Turnberry Resort — Ailsa Course
★★★★★Scotland · Willie Fernie / Mackenzie Ross
Turnberry Ailsa is the most visually dramatic golf course I have ever played. The lighthouse at the 9th tee, Ailsa Craig rising from the Firth of Clyde beyond, the sound of waves below the clifftop holes — there are photographs of this course that have driven more people to Scotland than any brochure.
Verdura Golf Resort
★★★★★Sicily, Italy · Kyle Phillips
Verdura is the finest resort golf property in the Mediterranean, and it's not close. Kyle Phillips' design uses the Sicilian coastline with restraint and intelligence — the sea is always present but it's never used as a gimmick. The course plays firm and fast in the summer heat, links-style in character if not in terrain, with greens that reward approach position rather than spin.
Al Mouj Golf
★★★★Muscat, Oman · Greg Norman
Al Mouj is the only championship course in Oman, and it punches far above the weight that 'only course in the country' might imply. Greg Norman's design sits on the Muscat coast with the Indian Ocean as a constant backdrop and plays a proper length — 7,325 yards from the tips — with conditioning that rivals the best courses in the UAE.
Anfi Tauro Golf
★★★★Gran Canaria, Spain · Robert Trent Jones Sr
Anfi Tauro is the Canary Islands course I recommend most enthusiastically to clients who have only been to Tenerife.
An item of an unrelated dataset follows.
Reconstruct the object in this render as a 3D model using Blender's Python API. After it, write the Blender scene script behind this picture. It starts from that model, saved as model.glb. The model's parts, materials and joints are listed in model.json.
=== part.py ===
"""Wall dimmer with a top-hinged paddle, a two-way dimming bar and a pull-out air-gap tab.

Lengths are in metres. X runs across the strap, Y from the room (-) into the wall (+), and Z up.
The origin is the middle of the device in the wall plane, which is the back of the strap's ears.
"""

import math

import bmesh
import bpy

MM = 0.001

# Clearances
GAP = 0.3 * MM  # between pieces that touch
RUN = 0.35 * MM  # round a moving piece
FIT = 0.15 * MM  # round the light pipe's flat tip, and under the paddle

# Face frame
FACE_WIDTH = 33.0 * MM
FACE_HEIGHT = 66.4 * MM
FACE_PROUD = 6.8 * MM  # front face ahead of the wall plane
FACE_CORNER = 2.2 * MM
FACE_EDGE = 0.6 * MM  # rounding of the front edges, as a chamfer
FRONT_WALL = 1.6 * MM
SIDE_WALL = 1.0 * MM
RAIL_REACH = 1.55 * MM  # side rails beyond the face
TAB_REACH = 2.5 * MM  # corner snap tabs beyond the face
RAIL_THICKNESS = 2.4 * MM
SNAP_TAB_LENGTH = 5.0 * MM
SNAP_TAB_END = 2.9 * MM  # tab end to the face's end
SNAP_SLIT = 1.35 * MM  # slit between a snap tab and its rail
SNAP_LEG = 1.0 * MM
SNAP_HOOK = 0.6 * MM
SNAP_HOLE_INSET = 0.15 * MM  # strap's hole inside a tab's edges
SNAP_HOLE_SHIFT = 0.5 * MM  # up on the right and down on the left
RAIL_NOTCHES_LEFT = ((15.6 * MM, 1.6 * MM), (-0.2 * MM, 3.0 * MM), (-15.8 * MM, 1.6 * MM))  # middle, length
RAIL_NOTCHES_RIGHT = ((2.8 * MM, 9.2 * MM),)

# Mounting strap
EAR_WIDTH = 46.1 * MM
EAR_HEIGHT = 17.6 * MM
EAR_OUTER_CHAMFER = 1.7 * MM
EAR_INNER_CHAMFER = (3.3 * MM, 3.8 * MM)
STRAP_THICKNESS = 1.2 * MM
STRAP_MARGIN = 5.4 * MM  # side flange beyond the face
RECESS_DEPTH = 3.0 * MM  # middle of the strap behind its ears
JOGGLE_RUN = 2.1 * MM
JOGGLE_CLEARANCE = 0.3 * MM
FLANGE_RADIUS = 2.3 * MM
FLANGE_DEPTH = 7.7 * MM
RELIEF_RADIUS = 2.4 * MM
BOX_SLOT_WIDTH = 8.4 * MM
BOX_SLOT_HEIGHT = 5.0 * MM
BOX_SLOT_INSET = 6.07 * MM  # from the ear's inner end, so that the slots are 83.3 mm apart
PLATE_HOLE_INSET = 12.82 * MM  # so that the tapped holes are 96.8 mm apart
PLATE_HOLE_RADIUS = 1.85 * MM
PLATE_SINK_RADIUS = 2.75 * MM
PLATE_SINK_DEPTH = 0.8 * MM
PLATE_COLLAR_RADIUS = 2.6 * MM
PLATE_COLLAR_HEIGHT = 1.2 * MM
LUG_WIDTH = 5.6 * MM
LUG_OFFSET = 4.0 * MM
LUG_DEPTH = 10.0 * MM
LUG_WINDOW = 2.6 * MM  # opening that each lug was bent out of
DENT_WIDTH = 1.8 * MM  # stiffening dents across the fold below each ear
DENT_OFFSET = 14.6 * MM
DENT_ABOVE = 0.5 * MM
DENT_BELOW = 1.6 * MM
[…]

The Robert Trent Jones Sr design from 1998 sits in a dramatic ravine on Gran Canaria's southwest coast, with the Atlantic Ocean visible from the upper holes and the barrancos — volcanic ravines — cutting through the lower part of the course in a way that's completely unlike anything in mainland Spain or Portugal.
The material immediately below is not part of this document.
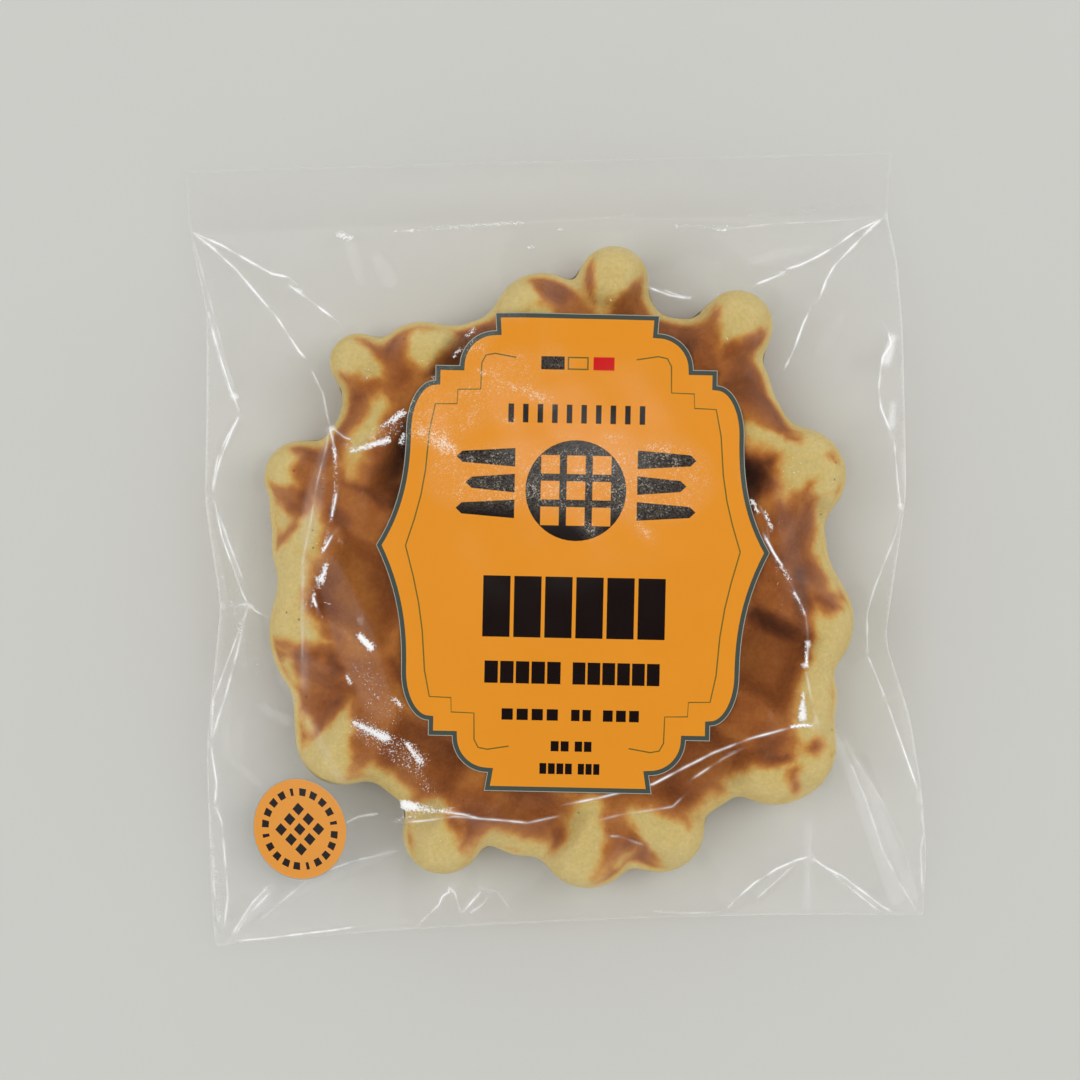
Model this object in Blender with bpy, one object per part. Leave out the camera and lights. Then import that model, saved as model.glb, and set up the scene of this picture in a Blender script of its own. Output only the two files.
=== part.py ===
"""A Liege waffle sealed in a clear film pouch, with a die-cut front label and a round badge.

The pouch is one closed solid out to its film. It lies on its back: the film is drawn over a lobed
waffle with a grid of ridges, runs down to the sealed edges, and ends in a flat fin at the top.
The label and the badge are thin plates that follow the film a little way above it.

Every size below is in millimetres. X runs across the pouch, Y towards its fin, and Z up from the
table. The origin is the middle of the pouch's box, on the table.
"""

import math

import bpy
import numpy as np
from mathutils import Vector
from mathutils.geometry import delaunay_2d_cdt

MM = 0.001

# ---- Waffle ----------------------------------------------------------------------------------

WAFFLE_TOP = 19.6
WAFFLE_MID = 10.0
RIM_ROUNDING = 7.0
POCKET_DEPTH = 6.5
TOP_UNEVENNESS = 0.5

# The dough's outline: round lobes joined smoothly to two large discs. Each is x, y and radius.
CORE_DISCS = ((0.0, -6.0, 46.0), (12.0, 9.5, 29.5))
LOBES = (
    (11.5, 44.0, 6.0),
    (0.0, 37.5, 8.0),
    (-21.5, 30.5, 8.0),
    (-32.0, 32.0, 5.0),
    (-42.5, 13.5, 6.5),
    (-39.0, 1.5, 9.0),
    (-34.0, -13.5, 15.0),
    (-37.0, -30.5, 7.5),
    (-21.0, -48.0, 6.5),
    (3.5, -50.0, 8.0),
    (15.5, -48.5, 7.5),
    (35.5, -35.0, 10.5),
    (38.0, -16.5, 12.0),
    (41.5, 10.0, 8.0),
    (32.0, 35.5, 6.0),
)
LOBE_BLEND = 3.0

# The ridges are two families at right angles. Each ridge is its offset from the grid's origin and
# where it starts and ends along its own direction.
GRID_ORIGIN = (1.8, -13.6)
GRID_TURN_DEG = 59.6
RIDGE_HALF_WIDTH = 5.2
RISING_RIDGES = (
    (-44.5, -20.0, 35.0),
    (-22.0, -42.0, 60.5),
    (0.0, -48.0, 63.5),
    (21.5, -39.0, 48.5),
    (42.0, -11.0, 20.0),
)
FALLING_RIDGES = (
    (42.5, -36.0, 30.0),
    (21.5, -57.5, 42.5),
    (0.0, -58.0, 50.0),
    (-22.0, -45.0, 37.0),
)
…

Constance Belle Mare Plage Golf
★★★★Mauritius · Rodney Wright / Hugh Baiocchi
The Links Course and the Legend Course at Constance Belle Mare Plage sit on the east coast of Mauritius, where the lagoon is calmest and the light at tee time is extraordinary. Neither course is technically demanding by international standards — the yardages are modest and the design is accessible to a wide range of handicaps.
Golf Al Maaden
★★★★Marrakech, Morocco · Robert Trent Jones Jr
Golf Al Maaden is the best golf course in Morocco. Robert Trent Jones Jr's design opened in 2010 and immediately established the benchmark for what Moroccan golf could be — a proper championship layout with consistent conditioning, intelligent bunkering, and views of the High Atlas Mountains on clear days that make the approach shots more difficult than they should be.
Golf Costa Adeje
★★★★Tenerife, Canary Islands · Manuel Piñero
Golf Costa Adeje in the south of Tenerife is the course that introduces most UK clients to Canarian golf, and it's a worthy introduction. The barrancos — volcanic ravines — that cut through the lower section of the course create forced carries and dramatic elevations that are completely unlike anything you'll find in Portugal or mainland Spain.
Montgomerie Links
★★★★Da Nang, Vietnam · Colin Montgomerie / Ross McMurray
Colin Montgomerie's design along the Da Nang coastline is where serious golfers come to hit shots in Vietnam. Wind-affected, wide fairways with subtle undulations, links-style in character even without the Scottish seaside — our clients who play off single figures consistently rate it their favourite round in Asia.
Muthaiga Golf Club
★★★★Nairobi, Kenya · Various (founded 1913)
Muthaiga Golf Club is the oldest golf club in East Africa — founded 1913 — and members who have been coming here since before independence give it the atmosphere of a colonial institution that has quietly adapted to three generations of social change without losing its essential character. The clubhouse smells of leather and old wood in the way that only very old clubhouses do.
Old Head Golf Links
★★★★West Ireland · Liam Higgins / Ron Kirby
Old Head Golf Links is the most dramatic golf course I have ever played. The course occupies a promontory two hundred metres above the Atlantic, surrounded by ocean on three sides, and the views are genuinely distracting in a way that affects scoring. I don't say this lightly — I've played Turnberry, I've played Pebble Beach. Old Head is more relentlessly spectacular.
Real Club de Golf Sotogrande
★★★★Costa del Sol, Spain · Robert Trent Jones Sr
Sotogrande was Robert Trent Jones Sr's first European commission, built in 1964, and it remains the most elegant parkland course on the Costa del Sol. The trees are enormous — sixty years of cork oak, stone pine, and eucalyptus framing fairways that feel closer to Augusta than Andalucía.
Regnum Carya — PGA Sultan
★★★★Belek, Turkey · David Jones
Rory McIlroy stood on the 18th tee needing a birdie to win the Turkish Airlines Open here. He made it. I have tried to birdie the 18th at PGA Sultan for fifteen years and it will not let me.
Vilamoura Old Course
★★★★Algarve, Portugal · Frank Pennink
The Old Course at Vilamoura opened in 1969 and remains the most atmospheric course on the Algarve. The umbrella pines are now fifty years old, and playing through them on a warm October morning — the light filtering through, pine needles underfoot, complete silence between holes — is an experience that newer courses can't replicate regardless of budget.
Yas Links Golf Club
★★★★Abu Dhabi, UAE · Kyle Phillips
Yas Links is the best links-style course in the Middle East, and one of the most authentic links recreations I've played outside of the British Isles. Kyle Phillips' design uses fescue rough, bounce-and-run fairways, and strategic wind exposure to produce golf that feels genuinely links in character despite being in the middle of Abu Dhabi.